Monday, April 24, 2006
Carboot sale (One fine autumn day)
I have always been interested in how car boot sales are being conducted. Several times, David and I planned to participate in the local one, (in fact, he has put together some old stuff--pre-loved things we could not find use for anymore--in a big box ready to go into the car boot any time), but the not-so-pleasant weather every time, would always prevent us from going.
Last Sunday, we decided to go for a drive to Queen Elizabeth Park in Masterton, (a 30-minute drive from our place, Featherston), where we hoped to get some good photos of autum leaves, or at least of those fallen ones being tossed and turned by the autum breeze. On our way, we called by a mushroom farm and bought a box of huge, flat, fresh mushrooms!
It was mid-morning when we reached Masterton but had to stop first at the car boot sale on Essex street. It was in a large vacant space where several cars' boots were opened and makeshift stalls were set up, and just about anything was on sale.
Car boot sales, according to Mr. Google, "are a mainly British form of market in which private individuals come together to sell their unwanted household items".
Since some of these people want to get rid of old stuff (like books, kitchen utentils, used toys, used clothes, pre-loved books, old tools, magazines, memorabilia, plants, herbs in pots, etc,) almost everything was sold at almost knockdown prices.
In New Zealand, the car boot sale has evolved into a combination of a garage sale and a flea market, where not only private individuals who want to get rid of their unwanted household things participate but commercial sellers as well. Like, Jack, who was selling eggs from his chookie farm. When we found his car at around 10:30 a.m. he had already sold at least 40 trays of his eggs. It was also brisk business for a group who were selling fresh veggies like cabbages, water cress, carrots, potatoes, tomatoes, etc., which were unloaded from a truck in several plastic crates.

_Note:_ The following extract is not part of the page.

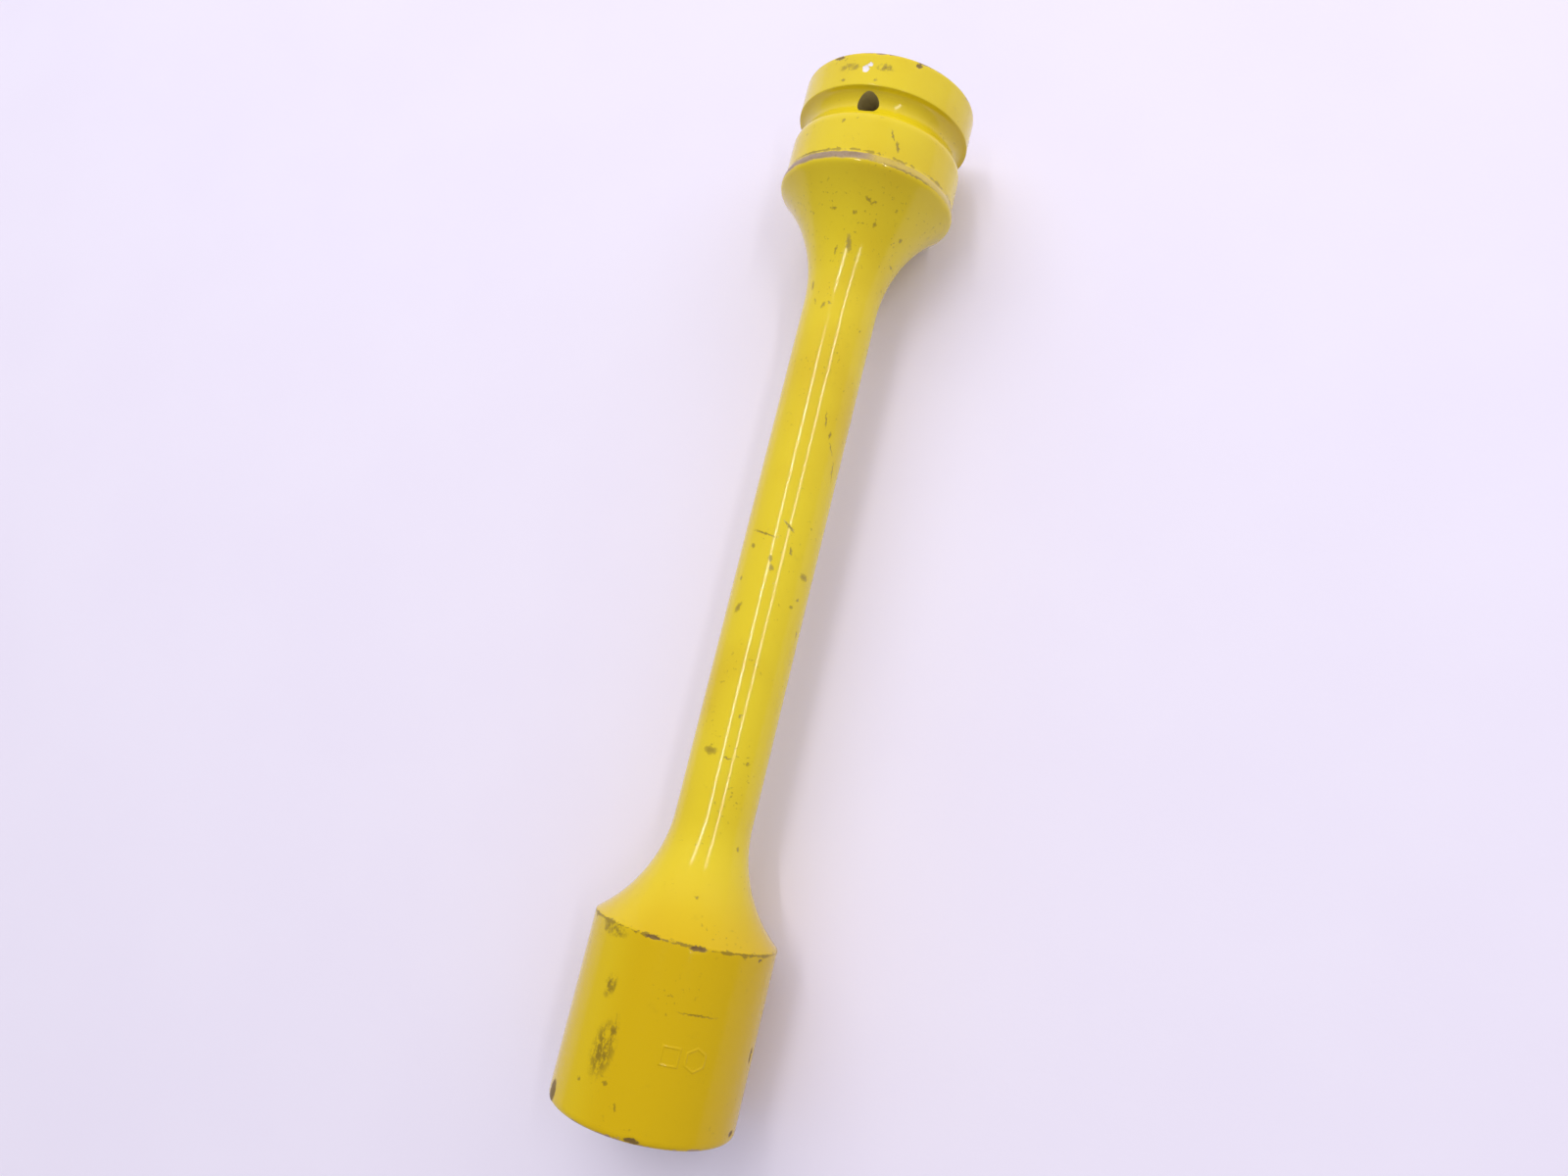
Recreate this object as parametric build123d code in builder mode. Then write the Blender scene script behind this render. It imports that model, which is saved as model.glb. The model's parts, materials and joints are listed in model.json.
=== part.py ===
"""Torque-limiting wheel-nut socket for a 1 inch square drive impact wrench.

One steel forging, turned and broached, in millimetres. It lies along Y with its axis at z = 0.
The origin is the centre of the square drive's mouth; the nut end points towards -Y.
"""
from build123d import *
import os
from math import acos, cos, radians, sin, sqrt, tan

os.makedirs("parts", exist_ok=True)

# ---- driving dimensions, millimetres and degrees ------------------------------------------
overall_length = 311.0        # square drive mouth to hex mouth

# drive head: collar, ring groove, body, raised band
collar_diameter = 54.0
collar_length = 11.0
body_diameter = 53.2
ridge_diameter = 55.6         # the widest place, before its edge is rounded
ridge_station = 35.3          # from the drive mouth
band_length = 3.2             # conical rise from the body to the ridge
drive_rim_radius = 1.2        # outer edge of the drive mouth
ridge_radius = 2.4

# groove that holds the rubber ring, and the cross hole of the retaining pin in its floor
groove_width = 8.0
groove_depth = 3.2
groove_lip_radius = 0.8
pin_hole_diameter = 6.6

# square drive
square_side = 25.6
square_depth = 30.0
square_corner_radius = 1.2
square_lead_in = 1.2          # depth and width of the countersink beyond the square's corners
core_drill_diameter = 24.0    # the drilled core leaves a cone under the square's floor
drill_point_angle = 118.0

# torsion shank and the two flares, each one hollow arc that runs out tangent to the shank
shank_diameter = 22.9
drive_flare_radius = 46.0
nut_flare_radius = 40.0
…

Wandering around the area, we found several items of interest to us. David fancied a plate made of alluminum with interesting old photos of a lake in Queenstown printed on it. I was delighted to find an old couple who were selling at least four kinds of nuts harvested from their garden--chestnuts included. The chestnuts were not being "roasted on an open fire" though. They were fresh. Just the same, I bought a kilo for myself.
David bought for me a pack of figs, a kind of fruit which has a bulbous shape with a small opening (the ostiole) in the end and a hollow area inside lined with small red edible seeds. I have never seen nor tasted this fruit before so he wanted me to give it a try. But I was more excited about my chestnuts (it's been years since I last had a taste), so soon as we arrived home, I tossed a handful into a pot and roasted them on the stove top. The old woman from whom we bought them told me to toss them for about ten minutes, so I did, humming "chestnuts roasting on an open fire...". It was just disappointing that they were not as fragrant as the ones we see being roasted in big woks in Quiapo or elsewhere during Christmas season. Anyway, they were still uncooked after ten minutes, and since the pot where I cooked them has burned at the base, I thought of just giving them a wee zap in the microwave. Which was a bigggg mistake! A few seconds after pressing the start button, the chestnuts started popping up like firecrackers being fired up, giving me a wee fright. Lesson learned, never, ever cook chestnuts in the microwave.
Dinner that day was baked mushrooms, tomato soup and toast, plus popped chestnuts.
Here's how to make those yummy, baked flat mushrooms:
4 flat mushrooms
4 tsp olive oil
4 tbp grated cheese
Pre-heat oven to 220 degrees. Lay mushrooms upside down on a baking tray. On each piece, sprinkle a teaspoon of olive oil. Then top with grated cheese. Bake for 10 to 15 minutes. Serve hot.
By the way, strolling at the Queen Elizabeth Park at this time of year is just amazing. Each time the wind blew, huge trees would let go a rain of leaves in red, gold and yellow, adding to the pile of already crisp, brown leaves that has carpeted the lawn. And as the winter season approaches, more leaves will let go of their hold on the twigs to give way to new growth next spring.